The Focus Fusion Society Forums Economic Forums General thought on old coal mines. Reply To: Richard Branson – Virgin Pledge

#2287
DaveMart
Participant

I would have thought the economics of using mines would be horrendous. As others have said you would firstly need to sel the surfaces to prevent contamination by heavy metals and so on, and that then brings you to the main problem – the weight of all that earth and rock overhead.
It costs a lot of money to maintain mines in that high pressure environment – the greatest difficulty would probably be for the aquaculture idea, as it would then be very difficult to detect leaks bringing in contaminents.

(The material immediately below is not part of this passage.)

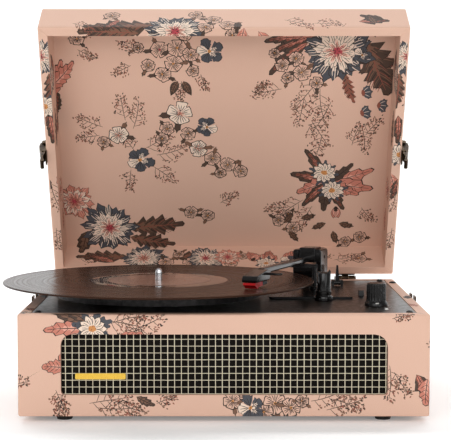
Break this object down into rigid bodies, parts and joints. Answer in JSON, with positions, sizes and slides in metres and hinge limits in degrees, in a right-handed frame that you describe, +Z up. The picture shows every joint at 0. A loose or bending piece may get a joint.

In an environment where you were growing trees etc then you would need to maintain the pumping operations to limit water ingress.
All of it could be done, but why?
There is no shortage of waste land – all that you normally have to do is add water. Cheap power would make it easy to do that, without any of the costs and difficulties of the approach you suggest.
If for some reason you wanted to minimise land use, the productivity attained by hydroponic or systems where the roots are suspended in air is massive – you basically would have a series of containers, easily accesible at ground level.
Given reasonably cheap power, there would be little difficulty in getting enormous productivity form such a system.
If for some reason you wanted to economise even more on land use, rather heavier construction of the containers would allow the roofing over and planting to grass of the entire production area – still one heck of a lot cheaper and easier than keeping open a deep mine.
Sorry, it doesn’t sound like a flyer to me.